Negotiation touches every part of our lives. Relationships in business and in our personal lives are negotiated. And the skills to do it effectively can often mean the difference between getting what you want or losing out. You don’t get what you deserve, you get what you negotiate!
In the first section of the book, How to be a Great Negotiator, written by property economist, investor and developer Neville Berkowitz, the characteristic traits of a great negotiator are explored in short, bite-sized nuggets of advice.
Over the next few months, we will bring you the traits needed to succeed at the art of negotiating.
(Courtesy of PersonalEmpowerment.co)
120 Win/win negotiation
Many people see a win/win negotiation as a compromise where both parties shrug their shoulders and say, “Half a loaf is better than none!” But that’s not win/win – rather, that’s compromise. There is a big difference between the two!
A win/win negotiation can include, but is not limited to, a solution-focused negotiation. A win/win negotiation becomes possible when both parties trust each other enough to reveal their real motivations and their particular strengths and weaknesses in the matter under negotiation. Such mutual trust and candor makes it possible to find a solution that fully satisfies both parties, making them feel they have achieved – or more than achieved – their original objectives.
While win/win negotiations are partly about “how much,” they are even more about how everyone is feeling upon conclusion. For example, you may get more than you wanted in the negotiation, but feel uncomfortable because you believe that, regardless, the other party was holding out on you or deceiving you, or that you left more on the table than you should have. Or you may get more than you wanted and, although the other party seems content, may feel uneasy or guilty because you were dishonest, stingy, or didn’t give the other party a fair deal. Either way, the bad feelings will linger, leaving you uneasy or dissatisfied, pricking your conscience and self-esteem.

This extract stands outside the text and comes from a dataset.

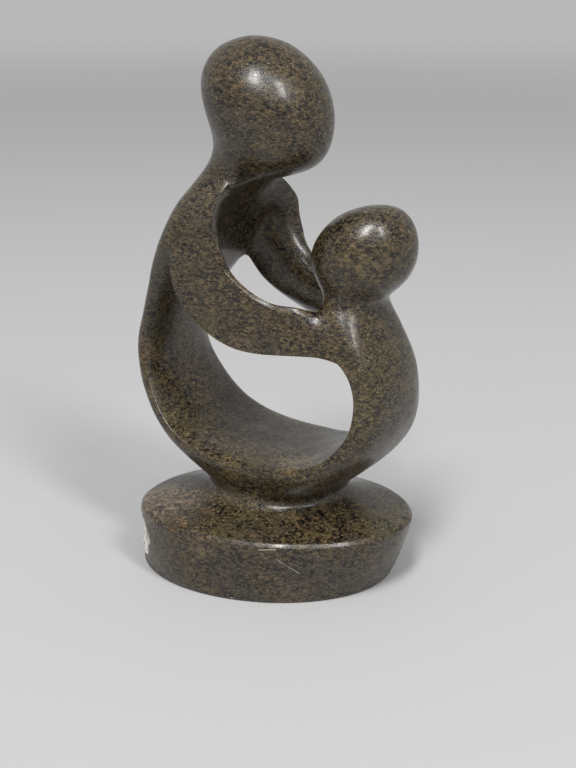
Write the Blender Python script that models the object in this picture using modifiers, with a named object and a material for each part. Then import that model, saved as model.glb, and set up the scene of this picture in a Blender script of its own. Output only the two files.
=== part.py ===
"""Stone mother and child on an oval plinth, carved from one block of speckled stone.

Metres, +Z up, front at -Y. The origin is at the middle of the plinth's underside.
The mother is at -X and leans over the child at +X. The figure is the same before and behind
its middle plane, and the plinth is an uneven oval, chipped on the mother's side.
"""

import math
from collections import namedtuple

import bmesh
import bpy
from mathutils import Matrix, Vector

# Figure: its own height above the plinth, and the squares of its drawing grid in that height
FIGURE_HEIGHT = 0.1665
GRID_SQUARES = 166.5

# Plinth, whose rim is wider than its foot and whose long side is turned from the figure's
RIM_LENGTH = 0.106
RIM_DEPTH = 0.078
RIM_HEIGHT = 0.0245
RIM_PLACE = (0.0050, -0.0015)
FOOT_LENGTH = 0.099
FOOT_DEPTH = 0.078
PLINTH_TURN = 18
DOME_RISE = 0.0040
DOME_SHARE = 0.82
ARRIS = 0.0018

# Waist, between the dome and the lap
WAIST_LENGTH = 0.053
WAIST_DEPTH = 0.046
WAIST_HEIGHT = 0.0045
WAIST_PLACE = (0.002, 0.005)
FLARE_SHARE = 1.15

# Chip in the plinth's side: where it lies round the rim, and its own size
CHIP_TURN = 200
CHIP_LENGTH = 0.034
CHIP_HEIGHT = 0.020
CHIP_THICKNESS = 0.013
CHIP_BITE = 0.0026
CHIP_ROUGHNESS = 0.05
CHIP_WAVES = (31, 27, 11)

# A section of a limb in grid squares: its place across and up from the middle of the waist, the
# lean of its inner side in degrees, half its width and half its depth. Its outer and inner sides
# run from 0, round, to 1, square. The inner side may be hollowed, and the edges lifted.
Section = namedtuple(
    "Section", "across up lean half_width half_depth outer inner hollow lift", defaults=(0, 0, 0, 0)
)
MOTHER = {
    "crown": Section(-2.5, 166.3, -12, 8.5, 10, lift=-3),
    "brow": Section(-3, 157, -16, 24.5, 22.5),
    "cheek": Section(-5, 141, -20, 29.5, 26.5),
    "chin": Section(-4, 127, -22, 22, 20.5),
    "neck": Section(-16, 119, -16, 10.5, 14, hollow=0.1),
    "shoulder": Section(-22.5, 110, -4, 14, 28, outer=0.2, inner=1, hollow=0.6),
    "armpit": Section(-33, 75.5, -15, 10.5, 30, outer=0.2, inner=0.6, hollow=0.75, lift=20.5),
    "back": Section(-44.5, 68.5, 0, 7.5, 22.5),
    "loin": Section(-51.5, 50, 0, 7.5, 21),
    "hip": Section(-43, 29, 30, 6.5, 25, outer=0.2, inner=0.2),
    "thigh": Section(-25, 13.7, 62, 4.7, 28, outer=0.3, inner=0.5),
}
CHILD = {
    "crown": Section(36.5, 112, 190, 9, 9.5, lift=-2),
    "brow": Section(36, 105.5, 190, 17.5, 18),
    "cheek": Section(35.5, 94.5, 185, 21.5, 21.5),
    "chin": Section(34.5, 84.5, 180, 17.5, 17.5),
    "neck": Section(32.5, 79.5, 180, 11, 14),
    "shoulder": Section(33, 75, 180, 10.5, 19, inner=0.4),
    "armpit": Section(43, 62.5, 180, 6.5, 21, inner=0.2),
    "hip": Section(48.5, 43, 170, 7.5, 21, inner=0.2),
    "thigh": Section(43.5, 27, 140, 7, 24, outer=0.2, inner=0.4),
    "knee": Section(26.5, 12.9, 112, 6.2, 27, outer=0.3, inner=0.5),
}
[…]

Win/win negotiating is the maturest form of negotiation. It takes human beings and relationships into account, instead of sacrificing them to self-centered or purely bottom-line objectives. When win/win negotiations become the norm, the world will be a far better place than it is today. In fact, it could be said that the lack of a win/win mentality is the cause of much, if not most, of the world’s human-created inequities and suffering.